Ведь прежде всего мы обязаны убедиться в том, действительно ли эта формула не знает никаких исключений, в самом ли деле на место «х» и на место «у» могут быть поставлены любые объекты, процессы, явления, или все же существуют какие-то ограничения?
Если мы пренебрегаем таким уточнением, конкретизацией этой – лишь поначалу кажущейся понятной и однозначно интерпретируемой – задачи, мы по сути дела расписываемся в принципиальной неготовности к самостоятельной исследовательской научной работе. Иначе говоря, расписываемся в том, что большая наука – вовсе не для нас.
Между тем именно здесь, в этом иногда и вправду звучащим издевательски вопросе: сколько будет 2+2? кроется столько подводных камней, что, может быть, и не снилось вступающему в науку. Мы часто пользуемся им как своего рода тестом, призванным определить интеллектуальную вменяемость нашего собеседника. Но вот пример, пусть и взятый из старого анекдота, однако вполне способный показать всю сложность поставленной здесь задачи:
«Сколько будет, если сложить два ежа и два ужа?».
Пусть нас не вводит в заблуждение то, что это всего-навсего анекдот, и его ответ («четыре метра колючей проволоки»), как и положено анекдоту, предельно парадоксален и вместе с тем весьма находчив.
Ведь этот же вопрос можно задать не только в шутку, но и всерьез, а следовательно, мы вправе ожидать на него вполне серьезный конкретный и точный ответ. Конечно, в этом случае проще всего отделаться ссылкой на очевидную даже для младшего школьника идиотичность задачи, отговориться умствованием по поводу того, что один дурак способен задать столько вопросов, что их не разрешит и сотня мудрецов. Можно и просто покрутить пальцем у виска. А между тем столь же идиотичных вопросов может быть поставлено сколь угодно много: сколько будет, если сложить два паровых утюга и две аксиомы Евклида, две египетские пирамиды и две страховые конторы… И так далее до бесконечности.
Но почему, собственно, эти вопросы свидетельствуют об умственной неполноценности того, кто их задает? Почему они не имеют права на постановку?
Ведь если задуматься, то в нашей повседневности нам постоянно приходится разрешать именно такие задачи. Вот например: Сколько будет, если сложить два «градуса» и два «метра в секунду»?
Казалось бы, идиотичности в нем ничуть не меньше: в самом деле, что может быть более бредовым и диким, чем сопоставление таких чуждых друг другу материй? А между тем в действительности он имеет весьма и весьма практическое значение.

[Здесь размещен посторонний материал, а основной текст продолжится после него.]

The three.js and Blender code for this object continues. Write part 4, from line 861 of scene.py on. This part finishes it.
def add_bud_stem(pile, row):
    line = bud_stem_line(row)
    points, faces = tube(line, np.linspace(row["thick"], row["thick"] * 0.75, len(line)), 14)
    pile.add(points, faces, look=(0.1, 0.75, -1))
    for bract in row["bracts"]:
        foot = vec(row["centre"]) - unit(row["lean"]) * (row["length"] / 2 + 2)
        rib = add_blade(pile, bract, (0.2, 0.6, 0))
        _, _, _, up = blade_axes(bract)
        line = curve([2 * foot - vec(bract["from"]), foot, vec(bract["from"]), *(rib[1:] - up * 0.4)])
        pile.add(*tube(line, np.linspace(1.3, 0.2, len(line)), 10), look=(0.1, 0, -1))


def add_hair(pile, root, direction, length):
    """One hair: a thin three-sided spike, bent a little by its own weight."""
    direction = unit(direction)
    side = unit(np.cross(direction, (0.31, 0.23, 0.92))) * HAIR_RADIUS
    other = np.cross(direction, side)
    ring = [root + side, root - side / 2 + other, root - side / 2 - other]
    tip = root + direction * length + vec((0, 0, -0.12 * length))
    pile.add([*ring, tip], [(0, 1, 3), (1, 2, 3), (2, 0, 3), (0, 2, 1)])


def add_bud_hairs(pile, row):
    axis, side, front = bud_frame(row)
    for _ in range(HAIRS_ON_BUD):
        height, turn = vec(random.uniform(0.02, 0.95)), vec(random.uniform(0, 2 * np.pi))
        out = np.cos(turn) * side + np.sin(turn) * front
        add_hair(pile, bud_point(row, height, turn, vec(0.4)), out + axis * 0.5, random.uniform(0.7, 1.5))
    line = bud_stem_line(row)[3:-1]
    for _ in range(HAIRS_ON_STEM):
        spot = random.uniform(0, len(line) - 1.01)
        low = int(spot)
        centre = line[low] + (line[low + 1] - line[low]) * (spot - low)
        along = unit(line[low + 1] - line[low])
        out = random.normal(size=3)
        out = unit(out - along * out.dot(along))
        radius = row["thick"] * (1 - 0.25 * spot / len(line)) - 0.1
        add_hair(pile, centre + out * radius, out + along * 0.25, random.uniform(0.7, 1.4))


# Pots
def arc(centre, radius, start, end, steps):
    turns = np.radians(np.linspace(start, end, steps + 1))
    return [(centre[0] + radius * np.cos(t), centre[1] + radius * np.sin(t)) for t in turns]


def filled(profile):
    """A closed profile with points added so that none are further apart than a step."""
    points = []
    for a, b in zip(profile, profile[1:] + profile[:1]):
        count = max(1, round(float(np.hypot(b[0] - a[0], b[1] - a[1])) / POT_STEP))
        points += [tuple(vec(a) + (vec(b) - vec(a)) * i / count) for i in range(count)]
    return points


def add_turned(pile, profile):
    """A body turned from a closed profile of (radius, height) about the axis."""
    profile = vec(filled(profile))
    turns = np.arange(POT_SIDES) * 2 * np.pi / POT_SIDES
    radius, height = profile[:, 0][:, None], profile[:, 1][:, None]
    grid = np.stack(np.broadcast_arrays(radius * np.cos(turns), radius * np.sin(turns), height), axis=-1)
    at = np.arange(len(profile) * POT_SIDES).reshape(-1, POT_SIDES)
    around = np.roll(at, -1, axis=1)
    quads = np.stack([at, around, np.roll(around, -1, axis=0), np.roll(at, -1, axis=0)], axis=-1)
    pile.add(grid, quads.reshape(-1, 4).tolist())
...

Специалисты по технике безопасности и профгигиене, знают, что при определении допустимых термических нагрузок на человеческий организм значение имеет не только (и, может быть, не столько) номинальная температура воздуха, но и скорость его движения, и его влажность. Известно, что чем выше численные значения последних, тем больше опасность поражения органических тканей. Своеобразная сумма всех этих трех параметров, (она рассчитывается по специально разработанным для этого номограммам), образует собой совершенно новое синтетическое, то есть объединяющее характеристики «слагаемых», понятие так называемой, «эффективной эквивалентной температуры». Это синтетическое понятие при определении физиологических реакций нашего организма на микроклиматические аномалии является гораздо более конкретным и точным, чем «просто» температура. Ведь известно, что номинально одна и та же температура может совершенно по-разному переноситься человеком, и любой, кто знаком с Крайним Севером России, никогда не поставит в один ряд с морозами Норильска морозы Карелии, Якутии или Сибири.
Или вот еще пример: «Сколько будет, если сложить две лошади и две коровы?»

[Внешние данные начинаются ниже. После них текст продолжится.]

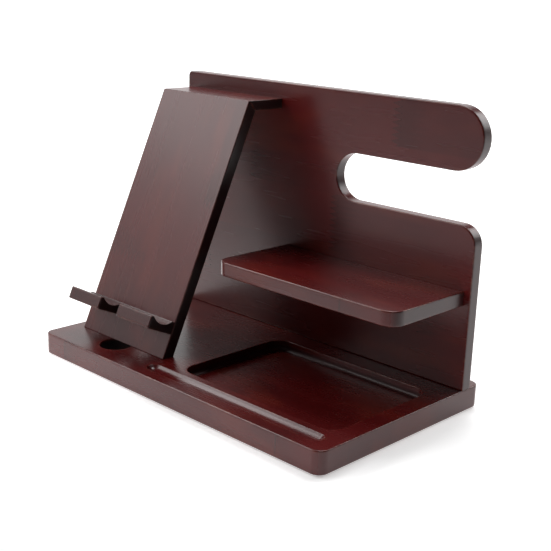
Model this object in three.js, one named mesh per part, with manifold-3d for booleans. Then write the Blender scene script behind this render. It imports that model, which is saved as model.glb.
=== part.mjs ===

Собственно, чем она отличается от таких же, «идиотских», задач, от которых, по логике приведенной выше пословицы, вправе отмахнуться любой, кто претендует на мудрость? Ведь лошади и коровы – любой биолог это охотно подтвердит – столь же несопоставимы между собой, сколь электрические утюги и страховые конторы, пароходы и египетские пирамиды. Это совершенно разные биологические виды, на скрещивание которых сама природа накладывает свое вето. А это, если следовать приведенной выше логике («один дурак способен…»), значит, что и такая задача вообще не имеет права быть поставленной.

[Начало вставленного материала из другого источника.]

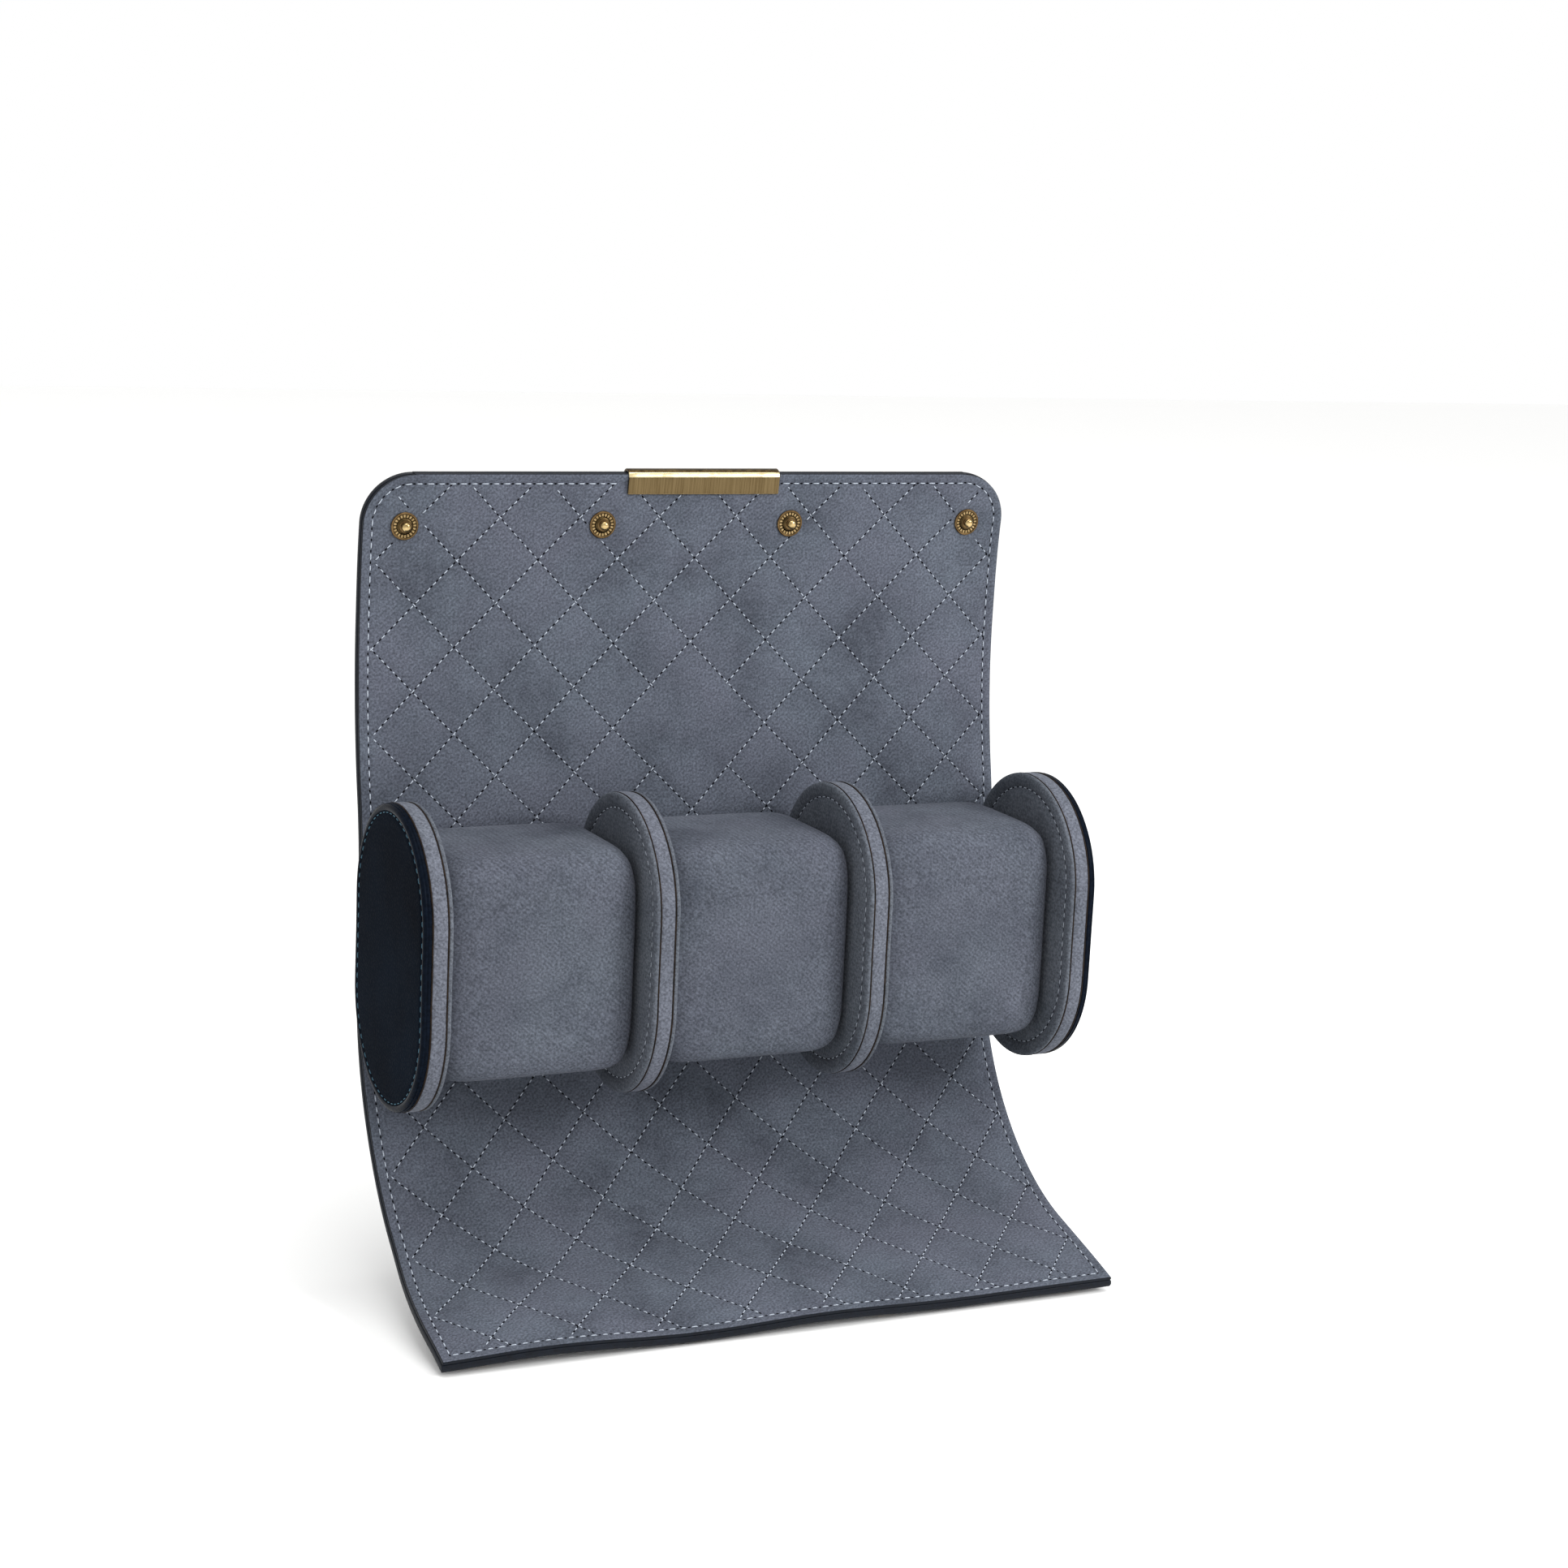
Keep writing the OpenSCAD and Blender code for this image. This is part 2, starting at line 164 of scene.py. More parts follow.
def suedeFinish(name, shades, sheen, onSheet=False, rib=0.07, patch=45, paintedValleyShade=None):
    # goat suede: a buffed nap, so a matt, mottled colour, soft sheen and no gloss; shades are dark, base, warm, light
    material, tree, place = newMaterial(name, onSheet)
    broad = addNode(tree, "TexNoise", {"Scale": patch, "Detail": 5, "Roughness": 0.66}, {"Vector": place})
    tinge = addNode(tree, "TexNoise", {"Scale": 24, "Detail": 3, "Roughness": 0.6}, {"Vector": place})
    fleck = addNode(tree, "TexNoise", {"Scale": 380, "Detail": 4, "Roughness": 0.7}, {"Vector": place})
    nap = addNode(tree, "TexNoise", {"Scale": 1600, "Detail": 2, "Roughness": 0.6}, {"Vector": place})
    tone = addNode(tree, "ValToRGB", {"stops": ((0.35, shades[0]), (0.62, shades[1]))}, {"Fac": broad})
    warmth = addNode(tree, "MapRange", {"From Min": 0.42, "From Max": 0.62, "To Min": 0, "To Max": 0.75},
                     {"Value": tinge})
    warmed = addNode(tree, "Mix", {"data_type": "RGBA", 7: linearColor(shades[2])}, {0: warmth, 6: tone})
    flecks = addNode(tree, "MapRange", {"From Min": 0.48, "From Max": 0.70, "To Min": 0, "To Max": 0.21},
                     {"Value": fleck})
    mixed = addNode(tree, "Mix", {"data_type": "RGBA", 7: linearColor(shades[3])}, {0: flecks, 6: warmed.outputs[2]})
    # the nap's salt and pepper, drawn at 0.8 mm where the real one is 0.3, or it would not show
    fine = addNode(tree, "MapRange", {"From Min": 0.34, "From Max": 0.66, "To Min": 0.66, "To Max": 1.34},
                   {"Value": nap})
    # slanting ribs pressed through by the backing cloth, drawn at 1.0 mm where the real ones are 0.7
    slant = math.radians(50)
    slanted = addNode(tree, "Mapping", {"Rotation": (0, 0, slant) if onSheet else (0, slant, 0)}, {"Vector": place})
    ribs = addNode(tree, "TexWave", {"Scale": 314, "Distortion": 3.0, "Detail": 2, "Detail Scale": 2.0,
                                     "bands_direction": "X"}, {"Vector": slanted})
    ribShade = addNode(tree, "MapRange", {"To Min": 1 - rib, "To Max": 1 + rib}, {"Value": ribs.outputs["Fac"]})
    shade = addNode(tree, "Math", {"operation": "MULTIPLY"}, {0: fine, 1: ribShade})
    if paintedValleyShade:  # painted shade: the sewn lines are drawn a little darker, and a slight painted highlight makes their crowns lighter
        puff = addNode(tree, "Attribute", {"attribute_name": "puff"})
        depth = addNode(tree, "MapRange", {"From Min": 0, "From Max": 1, "To Min": paintedValleyShade, "To Max": 1.03},
                        {"Value": puff.outputs["Fac"]})
        shade = addNode(tree, "Math", {"operation": "MULTIPLY"}, {0: shade, 1: depth})
    color = addNode(tree, "VectorMath", {"operation": "SCALE"}, {0: mixed.outputs[2], "Scale": shade})
    bump = addNode(tree, "Bump", {"Strength": 0.5, "Distance": 0.12 * mm}, {"Height": nap})
    soft = addNode(tree, "Bump", {"Strength": 0.35, "Distance": 0.35 * mm}, {"Height": fleck, "Normal": bump})
    addSurface(tree, {"Roughness": 0.95, "Specular IOR Level": 0.12, "Sheen Weight": sheen, "Sheen Roughness": 0.45,
                      "Sheen Tint": linearColor("#b4b8c4")},
               {"Base Color": color, "Normal": soft})
    return material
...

Но все это тоже только на первый взгляд, потому что уже на второй мы обнаруживаем и ее острую практическую значимость. Сама жизнь постоянно требует от нас умения решать задачи именно такого рода. А следовательно, сама жизнь подтверждает не только полное право на их практическую постановку, но и острую потребность в некоторой единой методике их разрешения. Но ведь если можно проводить количественное сопоставление одних – казалось бы, совершенно несопоставимых друг с другом – объектов, то почему неразумно ставить вопрос о соизмерении каких-то других? Или, может быть, все дело в размерах той качественной дистанции, которая отделяет явления одного круга от явлений другого? Но тогда закономерен другой вопрос: где критерии критичности этой дистанции, критерии того, что она становится запредельной, недоступной для каких бы то ни было количественных сопоставлений?
Словом, ссылка на чью-то глупость отнюдь не разрешает стоящую здесь проблему.
Но вместе с тем явным позитивом всех обнаруживаемых противоречий является то, что они обнажают первый из подводных камней, которые скрываются под кажущейся простотой вынесенного в заголовок вопроса. Оказывается, прямому сложению могут подвергаться далеко не все, но только родственные друг другу, близкие по своим свойствам вещи. Сложение же объектов, относящихся к разным сферам бытия, говоря философским языком, качественно несопоставимых начал, требует от нас предварительного выполнения какой-то сложной интеллектуальной работы.